> _REQUIREMENTS_
Begin at the line containing "# Label: a rounded" and stop at the line containing "if empty is"; copy those lines exactly, ends included, and nothing else.

** BEGIN **

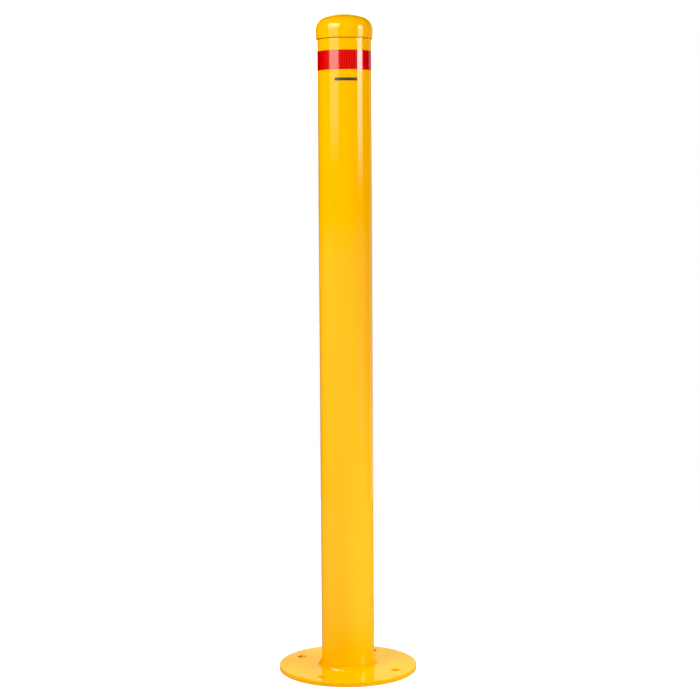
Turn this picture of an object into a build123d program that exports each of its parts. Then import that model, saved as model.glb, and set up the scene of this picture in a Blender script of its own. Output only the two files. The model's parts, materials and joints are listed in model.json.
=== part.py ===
from build123d import *
from math import asin, cos, degrees, radians, sin, sqrt, tan
import os

# Bolt-down safety bollard: a capped steel post welded to a round base plate.
# Millimetres. The origin is the centre of the plate's underside, +Z runs up the post,
# and -Y is the front, the side that carries the label.

# Overall
overall_height = 1100.0

# Base plate: a flame-cut disc with four anchor holes and a drain hole under the post
plate_diameter = 233.0
plate_thickness = 8.0
plate_edge_radius = 1.0
bolt_circle_diameter = 180.0
bolt_hole_diameter = 14.0
bolt_hole_count = 4
bolt_hole_start_angle = -28.4
drain_hole_diameter = 20.0

# Post: standard 88.9 mm welded round tube, with the raised seam left inside its bore
tube_diameter = 88.9
tube_wall = 3.2
tube_end_chamfer = 0.6
seam_bead_radius = 1.8
seam_bead_height = 0.8

# Weld: a slightly convex fillet all round the foot of the post
weld_leg = 6.0
weld_crown = 0.5

# Cap: a moulded dome that slips over the tube and stops against its end
cap_diameter = 94.6
cap_crown_radius = 98.0
cap_corner_radius = 22.0
cap_skirt_draft = 2.2
cap_overlap = 14.6
cap_slip_gap = 0.45
cap_rim_radius = 0.6
grip_rib_count = 12
grip_rib_width = 2.0
grip_rib_gap = 0.1
grip_rib_lead_in = 3.0
stop_web_count = 6
stop_web_thickness = 2.0
stop_web_length = 14.0

# Reflective band: one strip of sheeting, its end lapped over its start at the back
band_bottom = 1007.3
band_height = 31.5
band_thickness = 0.4
band_lap_length = 12.0

# Label: a thin blank strip on the front, just below the band
label_width = 37.0
label_height = 5.0
label_thickness = 0.15
label_corner_radius = 1.0
label_centre_x = 2.8
label_centre_z = 991.5

# Places that follow from the sizes above
tube_radius = tube_diameter / 2
bore_radius = tube_radius - tube_wall
cap_bore_radius = tube_radius + cap_slip_gap
cap_wall = cap_diameter / 2 - cap_bore_radius

# The dome is a corner arc that runs tangentially into a flatter crown arc.
corner_centre_x = cap_diameter / 2 - cap_corner_radius
crown_centre_z = overall_height - cap_crown_radius
centre_distance = cap_crown_radius - cap_corner_radius
corner_centre_z = crown_centre_z + sqrt(centre_distance**2 - corner_centre_x**2)
shoulder_angle = 90 - degrees(asin(corner_centre_x / centre_distance))

# The tube ends level with the start of the corner arc, so the skirt below it is straight inside.
tube_top = corner_centre_z
cap_rim = tube_top - cap_overlap


def dome_outline(inset, draft):
    """Half outline of the cap's dome, moved in from its outside, closed along the axis."""
    corner = cap_corner_radius - inset
    skirt_top_x = corner_centre_x + corner * cos(radians(draft))
    skirt_top_z = corner_centre_z - corner * sin(radians(draft))
    rim_x = skirt_top_x - (skirt_top_z - cap_rim) * tan(radians(draft))
    mouth = Line((0, cap_rim), (rim_x, cap_rim))
    Line(mouth @ 1, (skirt_top_x, skirt_top_z))
    CenterArc((corner_centre_x, corner_centre_z), corner, -draft, draft + shoulder_angle)
    crown = CenterArc((0, crown_centre_z), cap_crown_radius - inset, shoulder_angle, 90 - shoulder_angle)
    Line(crown @ 1, mouth @ 0)


os.makedirs("parts", exist_ok=True)

# Base plate
with BuildPart() as base_plate:
    with BuildSketch():
        Circle(plate_diameter / 2)
        Circle(drain_hole_diameter / 2, mode=Mode.SUBTRACT)
        with PolarLocations(bolt_circle_diameter / 2, bolt_hole_count, bolt_hole_start_angle):
            Circle(bolt_hole_diameter / 2, mode=Mode.SUBTRACT)
    extrude(amount=plate_thickness)
    outer_edges = base_plate.edges().filter_by(GeomType.CIRCLE).sort_by(SortBy.RADIUS)[-2:]
    fillet(outer_edges, radius=plate_edge_radius)
base_plate.part.label = "base_plate"
export_step(base_plate.part, "parts/base_plate.step")

# Post tube, with its inner weld seam at the back
with BuildPart() as post_tube:
    with BuildSketch(Plane.XY.offset(plate_thickness)):
        Circle(tube_radius)
        Circle(bore_radius, mode=Mode.SUBTRACT)
        with Locations((0, bore_radius + seam_bead_radius - seam_bead_height)):
            Circle(seam_bead_radius)
    extrude(amount=tube_top - plate_thickness)
    outer_top_edge = post_tube.edges().group_by(Axis.Z)[-1].sort_by(SortBy.RADIUS)[-1]
    chamfer(outer_top_edge, length=tube_end_chamfer)
post_tube.part.label = "post_tube"
export_step(post_tube.part, "parts/post_tube.step")

# Fillet weld between the tube and the plate
with BuildPart() as base_weld:
    with BuildSketch(Plane.XZ):
        with BuildLine():
            plate_leg = Line((tube_radius, plate_thickness), (tube_radius + weld_leg, plate_thickness))
            tube_leg = Line((tube_radius, plate_thickness), (tube_radius, plate_thickness + weld_leg))
            SagittaArc(plate_leg @ 1, tube_leg @ 1, -weld_crown)
        make_face()
    revolve(axis=Axis.Z)
base_weld.part.label = "base_weld"
export_step(base_weld.part, "parts/base_weld.step")

# Webs under the dome that rest on the end of the tube, made here to join the cap below
with BuildPart(mode=Mode.PRIVATE) as stop_webs:
    with BuildSketch(Plane.XY.offset(tube_top)):
        with PolarLocations(cap_diameter / 2 - stop_web_length / 2, stop_web_count):
            Rectangle(stop_web_length, stop_web_thickness)
    extrude(amount=overall_height - tube_top)
    with BuildSketch(Plane.XZ):
        with BuildLine():
            dome_outline(cap_wall / 2, 0)
        make_face()
    revolve(axis=Axis.Z, mode=Mode.INTERSECT)

# Cap: domed shell, grip ribs on the inside of its skirt, and the stop webs
with BuildPart() as post_cap:
    with BuildSketch(Plane.XZ) as shell:
        with BuildLine():
            dome_outline(0, cap_skirt_draft)
        make_face()
        with BuildLine():
            dome_outline(cap_wall, 0)
        make_face(mode=Mode.SUBTRACT)
        fillet(shell.vertices().group_by(Axis.Y)[0], radius=cap_rim_radius)
    revolve(axis=Axis.Z)
    rib_depth = cap_slip_gap - grip_rib_gap + cap_wall / 2
    with BuildSketch(Plane.XY.offset(cap_rim + grip_rib_lead_in)):
        with PolarLocations(tube_radius + grip_rib_gap + rib_depth / 2, grip_rib_count):
            Rectangle(rib_depth, grip_rib_width)
    extrude(amount=cap_overlap - grip_rib_lead_in)
    add(stop_webs.part)
post_cap.part.label = "post_cap"
export_step(post_cap.part, "parts/post_cap.step")

# Reflective band
with BuildPart() as reflective_band:
    with BuildSketch(Plane.XY.offset(band_bottom)):
        Circle(tube_radius + band_thickness)
        with BuildLine():
            lap_radius = tube_radius + 2 * band_thickness
            lap_angle = degrees(band_lap_length / lap_radius)
            lap = CenterArc((0, 0), lap_radius, 90 - lap_angle / 2, lap_angle)
            Line(lap @ 1, (0, 0))
            Line((0, 0), lap @ 0)
        make_face()
        Circle(tube_radius, mode=Mode.SUBTRACT)
    extrude(amount=band_height)
reflective_band.part.label = "reflective_band"
export_step(reflective_band.part, "parts/reflective_band.step")

# Label: a rounded strip bent round the front of the tube
with BuildPart() as blank_label:
    with BuildSketch(Plane.XY.offset(label_centre_z - label_height / 2)):
        Circle(tube_radius + label_thickness)
        Circle(tube_radius, mode=Mode.SUBTRACT)
    extrude(amount=label_height)
    with BuildSketch(Plane.XZ):
        with Locations((label_centre_x, label_centre_z)):
            RectangleRounded(label_width, label_height, label_corner_radius)
    extrude(amount=tube_diameter, mode=Mode.INTERSECT)
blank_label.part.label = "blank_label"
export_step(blank_label.part, "parts/blank_label.step")
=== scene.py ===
import json
from math import atan2, cos, pi, radians, sin, sqrt, tau

import bmesh
import bpy
from mathutils import Matrix, Vector


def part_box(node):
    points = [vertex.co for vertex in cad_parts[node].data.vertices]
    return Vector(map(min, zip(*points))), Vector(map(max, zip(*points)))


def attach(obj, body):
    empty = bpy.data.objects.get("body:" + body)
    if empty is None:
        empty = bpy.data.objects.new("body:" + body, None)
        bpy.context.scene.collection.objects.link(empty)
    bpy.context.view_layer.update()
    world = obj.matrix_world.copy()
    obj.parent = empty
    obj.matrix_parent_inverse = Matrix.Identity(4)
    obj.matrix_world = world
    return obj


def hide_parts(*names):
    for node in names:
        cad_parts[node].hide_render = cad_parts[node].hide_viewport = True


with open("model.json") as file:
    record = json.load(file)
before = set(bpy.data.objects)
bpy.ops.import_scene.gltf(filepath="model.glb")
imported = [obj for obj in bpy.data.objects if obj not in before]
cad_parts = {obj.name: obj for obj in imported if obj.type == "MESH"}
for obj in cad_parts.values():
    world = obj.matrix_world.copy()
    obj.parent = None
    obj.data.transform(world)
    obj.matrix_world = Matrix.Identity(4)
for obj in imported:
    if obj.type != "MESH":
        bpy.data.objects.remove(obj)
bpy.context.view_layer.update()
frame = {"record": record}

MM = 0.001

# ---------------------------------------------------------------------------
# Sizes, in metres, read from the frame where it holds them
# ---------------------------------------------------------------------------
plate_low, plate_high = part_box("base_plate")
tube_low, tube_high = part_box("post_tube")
weld_low, weld_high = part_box("base_weld")
cap_low, cap_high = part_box("post_cap")
band_low, band_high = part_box("reflective_band")
label_low, label_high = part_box("blank_label")
bolts = next(m for m in frame["record"]["mounts"] if m["name"] == "base_bolts")["dims"]

PLATE_RADIUS = plate_high.x
PLATE_TOP = plate_high.z
PLATE_EDGE = 1.0 * MM
HOLE_RADIUS = bolts["hole_r_mm"] * MM
BOLT_CIRCLE_RADIUS = bolts["pcd_mm"] * MM / 2
BOLT_START_ANGLE = radians(-28.4)
DRAIN_RADIUS = 10.0 * MM

TUBE_RADIUS = 44.45 * MM
TUBE_WALL = 3.2 * MM
TUBE_TOP = tube_high.z
TUBE_END_ROUND = 0.5 * MM
SEAM_HEIGHT = 0.8 * MM
SEAM_WIDTH = 3.4 * MM

WELD_LEG = weld_high.z - weld_low.z
WELD_CROWN = 0.5 * MM
RIPPLE_PITCH = 3.2 * MM
RIPPLE_HEIGHT = 0.14 * MM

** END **

> _COMPLETED TASK_
# Label: a rounded strip bent round the front of the tube
with BuildPart() as blank_label:
    with BuildSketch(Plane.XY.offset(label_centre_z - label_height / 2)):
        Circle(tube_radius + label_thickness)
        Circle(tube_radius, mode=Mode.SUBTRACT)
    extrude(amount=label_height)
    with BuildSketch(Plane.XZ):
        with Locations((label_centre_x, label_centre_z)):
            RectangleRounded(label_width, label_height, label_corner_radius)
    extrude(amount=tube_diameter, mode=Mode.INTERSECT)
blank_label.part.label = "blank_label"
export_step(blank_label.part, "parts/blank_label.step")
=== scene.py ===
import json
from math import atan2, cos, pi, radians, sin, sqrt, tau

import bmesh
import bpy
from mathutils import Matrix, Vector


def part_box(node):
    points = [vertex.co for vertex in cad_parts[node].data.vertices]
    return Vector(map(min, zip(*points))), Vector(map(max, zip(*points)))


def attach(obj, body):
    empty = bpy.data.objects.get("body:" + body)
    if empty is None:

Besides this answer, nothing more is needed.